Im Übrigen besteht in jeder kreisfreien Stadt und in jeden Kreis eine Betreuungsbehörde. Die sind verpflichtet Sie bei Ihrer Tätigkeit zu unterstützen und zu beraten. Im Zweifelsfall besteht auch die Möglichkeit den jeweilig zuständigen Richter oder Sachbearbeiter beim AG zu Rate zu ziehen.

MFG
A. Singendonk, Berufsbetreuer

Betreuer 02.11.2006 12:47

Hallo,

vielen Dank für Eire umfangreichen Antworten!

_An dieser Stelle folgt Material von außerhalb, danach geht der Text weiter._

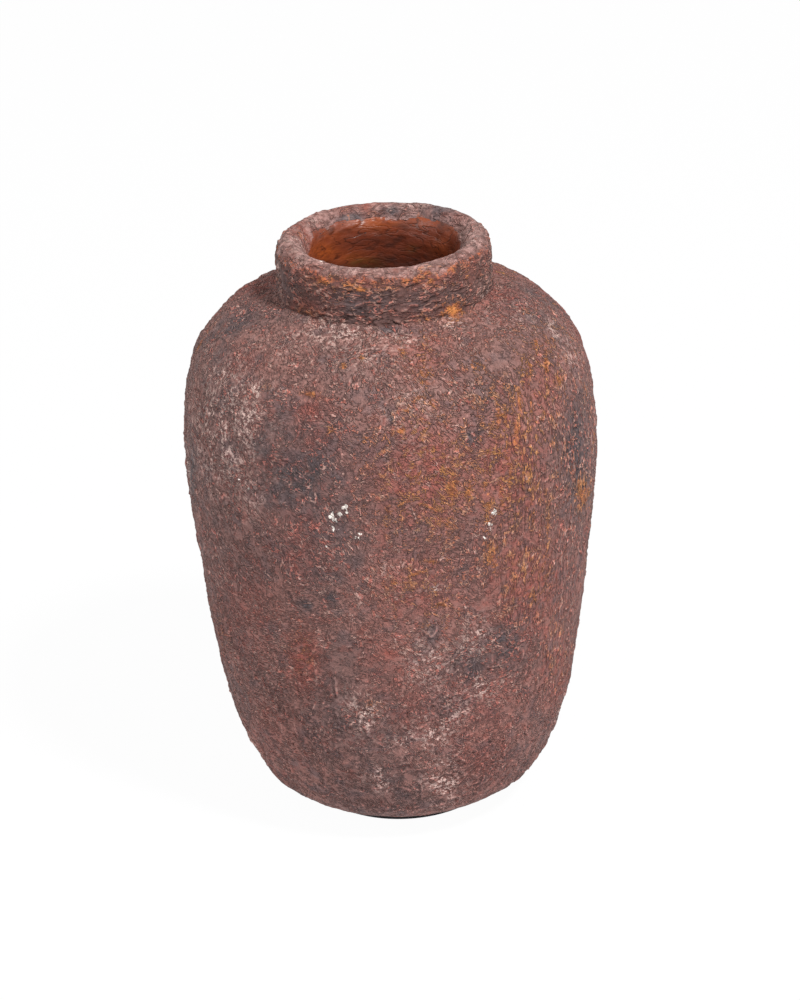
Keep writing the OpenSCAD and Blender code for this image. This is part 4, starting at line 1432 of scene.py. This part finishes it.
def coatMaterial(name, colours, ridging):
    # daubed mineral coat on terracotta: iron-oxide slip and grit, dry-brushed; matt and dusty, with painted
    # shade in its pits and at the feet of its ridges, and on the collar a painted highlight on its top
    material, tree = newMaterial(name)
    look, place, tint = coatLook, objectPlace(tree), tintsOf(colours)
    mark = {name: attribute(tree, name) for name in coatMarks}
    patch = patchesOf(tree, place, coatPatches)
    big, small = coatRidges(tree, place, mark, patch, ridging)
    colour = groundColour(tree, mark, patch, tint)
    # painted shade in the pits and at the feet of the ridges
    colour = blended(tree, paintedPitShade(tree, mark, patch, big, small), colour, tint["pitShade"])
    crest = brushedCrests(tree, mark, patch, big, small)
    colour = blended(tree, crest, colour, crestColour(tree, place, mark, patch, tint))
    colour = markedColour(tree, place, mark, patch, tint, colour, crest)
    shaded = addNode(tree, "ShaderNodeVectorMath", {0: colour, "Scale": patch["shade"]}, operation="SCALE")
    rough = worked(tree, "SUBTRACT", patch["rough"], times(tree, mark["flats"], look["flatGloss"]))
    bigHigh, smallHigh = (high for _, high, _ in ridging)
    height = worked(tree, "MULTIPLY_ADD", small, smallHigh, times(tree, big, bigHigh))
    for size, detail, high in (look["fine"], look["grit"]):
        height = worked(tree, "MULTIPLY_ADD", grained(tree, place, size, detail), high, height)
    surface(tree, shaded.outputs[0], rough, height, (1.0, 1), {"IOR": 1.5, "Specular IOR Level": 0.35})
    return material


liningColours = {
    "base": "#6f3422",
    "amber": "#93461d",
    "umber": "#47241b",
    "olive": "#584219",
    # painted shade: the colour deep inside the jar
    "deep": "#2c1710",
    "line": "#35180f",
}


lacquerLook = {
    "streaks": 2.2,           # how far the brush drew the streaks out level
    "umber": (16, 4, 0.36, 0.52),
    "lines": (15, 22.0, 1.2),     # spacing in mm, thinness and squeeze of the dark lines
    "lineShare": (16, 4, 0.48, 0.60, 0, 0.8),
    "fine": (6, 2),
    "fineEdge": (0.32, 0.60, 0.35, 1.0),
    "marks": {"amber": 0.95, "umber": 0.8, "olive": 0.7},
    # painted shade: the lacquer darkens lower down inside the jar
    "deep": (0.322, 0.362, 0.95, 0),      # heights in m between which the dark of the inside ends
    "rough": (6, 2, 0.3, 0.7, 0.32, 0.50),
    "fineHeight": 0.8,
    "lineHeight": -0.25,
}


def lacquerMaterial():
    # spirit lacquer brushed thick over fired clay: glossy, amber where thin, brown where it pooled, and
    # painted darker deeper inside the jar as shade
    material, tree = newMaterial("brushed amber lacquer")
    look, place, tint = lacquerLook, objectPlace(tree), tintsOf(liningColours)
    drawn = addNode(tree, "ShaderNodeMapping", {"Vector": place, "Scale": (1, 1, look["streaks"])})
    streaks = drawn.outputs[0]
    fine, lines = grained(tree, streaks, *look["fine"]), crested(tree, streaks, *look["lines"])
    colour = blended(tree, patches(tree, streaks, *look["umber"]), tint["umber"], tint["base"])
    low, high, least, most = look["fineEdge"]
    for name, strength in look["marks"].items():
        share = eased(tree, fine, low, high, least * strength, most * strength)
        colour = blended(tree, times(tree, attribute(tree, name), share), colour, tint[name])
    lineShare = times(tree, lines, patches(tree, streaks, *look["lineShare"]))
    colour = blended(tree, lineShare, colour, tint["line"])
    # painted shade deeper inside the jar, darker below these heights
    colour = blended(tree, eased(tree, heightOf(tree, place), *look["deep"]), colour, tint["deep"])
    rough = patches(tree, streaks, *look["rough"])
    height = worked(tree, "MULTIPLY_ADD", lines, look["lineHeight"], times(tree, fine, look["fineHeight"]))
    surface(tree, colour, rough, height, (0.5, 1), {"IOR": 1.45, "Specular IOR Level": 0.4})
    return material


clayPatches = {
    "pale": (22, 4, 0.35, 0.65),
    "grog": (1.2, 2, 0.62, 0.72, 0, 0.55),
    "rough": (6, 3, 0.3, 0.7, 0.78, 0.92),
}
clayGrain = (0.9, 3)
grogColour = "#7a4128"


def clayMaterial(name, pale, dark, shift):
    # unglazed earthenware, wheel-thrown and fired: matt orange body with dark grog and paler drying marks
    material, tree = newMaterial(name)
    mapping = addNode(tree, "ShaderNodeMapping", {"Vector": objectPlace(tree), "Location": (shift, 0, 0)})
    moved = mapping.outputs[0]
    patch = patchesOf(tree, moved, clayPatches)
    colour = blended(tree, patch["pale"], linear(dark), linear(pale))
    colour = blended(tree, patch["grog"], colour, linear(grogColour))
    surface(tree, colour, patch["rough"], grained(tree, moved, *clayGrain), (0.4, 0.3), {"IOR": 1.5})
    return material


foamLook = {
    "colours": {"black": "#26262a", "dust": "#45423f"},
    "cell": 0.9,              # mm
    "dust": (5, 3, 0.45, 0.70, 0, 0.5),
    "rough": (0.1, 0.6, 0.82, 0.95),
}


def foamMaterial():
    # closed-cell EVA foam, die-cut: matt black with fine open cells and a little dust
    material, tree = newMaterial("closed-cell foam")
    look, place, tint = foamLook, objectPlace(tree), tintsOf(foamLook["colours"])
    spread = {"Vector": place, "Scale": 1 / (look["cell"] * mm)}
    cells = addNode(tree, "ShaderNodeTexVoronoi", spread).outputs["Distance"]
    colour = blended(tree, patches(tree, place, *look["dust"]), tint["black"], tint["dust"])
    surface(tree, colour, eased(tree, cells, *look["rough"]), cells, (0.5, 0.2), {})
    return material


def finished(piece, material, node):
    piece.data.materials.clear()
    piece.data.materials.append(material)
    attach(piece, "root")
    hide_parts(node)


bodyRelief, bodyPieces = makeBodyCoat()
print("body coat: relief", bodyRelief.min().round(2), "to", bodyRelief.max().round(2))
rim, rimRelief, rimPiece = makeRimCoat()
print("rim coat: relief", rimRelief.min().round(2), "to", rimRelief.max().round(2))
liningPiece = makeLining(rim, rimRelief)
padPiece = makePad()
print("lining and pad made")

bodyMaterial = coatMaterial("daubed mineral coat", coatColours, bodyRidging)
rimMaterial = coatMaterial("daubed mineral coat of the collar", {**coatColours, **collarColours}, rimRidging)
for piece in bodyPieces:
    finished(piece, bodyMaterial, "body_coat")
finished(rimPiece, rimMaterial, "rim_coat")
finished(liningPiece, lacquerMaterial(), "inner_lining")
finished(padPiece, foamMaterial(), "base_pad")

clayNodes = {"base_slab": ("#c07a4e", "#a9633d"), "lower_wall": ("#b9683f", "#9c5232"),
             "upper_wall": ("#bb6c42", "#a05634"), "neck_ring": ("#c07a4e", "#a9633d"),
             "rim_band": ("#b9683f", "#9c5232")}
for k, (node, (pale, dark)) in enumerate(clayNodes.items()):
    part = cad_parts[node]
    part.data.materials.clear()
    name = "fired terracotta of the " + node.replace("_", " ")
    part.data.materials.append(clayMaterial(name, pale, dark, 0.1 * k))
print("materials made")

Bin erstaunt, zu lesen, das das Gericht die Zustimmung zur Kündigung der Wohnung geben muß. Als ich das erste Mal bei Gericht war, klärte die Dame dort, welche Aufgabenbereiche es gibt als Betreuer. Hat mir alles nicht sonderlich viel gesagt. Also habe ich ihr aufgezählt, was ich alles machen muß: Wohnung kündigen, mich um einen Heimplatz kümmern, etc. Dementsprechend hat sie die Aufgabenbereiche angekreutzt. Spätestens in dem Moment, hätte sie mich doch darüber informieren müssen, das ich die Wohnung gar nicht einfach so kündigen kann. Wie auch immer, werde mir also die Kündigungsabsicht von denen nun schriftlich geben lassen.

Ein ganz anderes Problem:
Auf eines der überzogenen Konten ist nun ihre Rente eingegangen. Habe ich eine Möglichkeit an diese Rente für sie ranzukommen? Bzw. derjenige der es dorthin überwiesen hat? Einzüge konnte ich ja widersprechen, geht das bei einer Überweisung auf ihr Konto auch?

Danke im voraus!

Edith

chaos-pilot 02.11.2006 13:19

Rente
 
Hallo,

alle Sozialleistungen SGB II oder XII o.ä. sind prinzipiell von einer möglichen Pfändung frei.
Das gilt auch für Renten, soweit sie die Höhe der Sozialleistungen nicht überschreiten.
Prinzipiell sollten Sie aber auf jeden Fall ein Gespräch mit der Bank suchen. Ziel ist es den Dispokreditrahmen auf Null zu bringen. Da die Betreute aber die Schulden nicht zahlen kann, besteht hier nur die Möglichkeit den Dispokredit in einen normalen Kredit umzuwandeln. Der kann aber ebenfalls nicht bezahlt werden. Wie gesagt, Sozialleistungen und Einnahmen unterhalb der Pfändungsfreigrenzen können auch in diesem Fall nicht gepfändet werden. (Ich finde man sollte sich auch nicht auf Ratenzahlungen einlassen, wenn das Einkommen der Betreuten unterhalb der Pfändungsfreigrenze liegt, unsere Aufgabe ist nicht die Banken oder andere Gläubiger glücklich zu machen!!!) So ein Gespräch verläuft immer hochinteressant, vor allem, wenn man der Bank mitteilt, dass sie voraussichtlich gar nix bekomen werden:-)
Im Zweifelsfall kann man das Konto auflösen, auch mit Minus und dann rechtzeitig bei einer anderen Bank (hier bleiben allerdings nicht viele Möglichkeiten, weil es ja die SchuFa gibt) ein neues Konto einzurichten. Auch besteht die Möglichkeit, dass, wenn die Betreute nirgendwo mehr ein Konto bekommt ein entsprechendes Dienstkonto des Betreuers einzurichten. Hier ist aber, genauso, wie bei allen anderen Konten, die der Betreuer für die Betreute führt auf genaueste Buchhaltung zu achten, damit nachgewiesen werden kann, wer wann wie viel, wofür ausgegeben hat.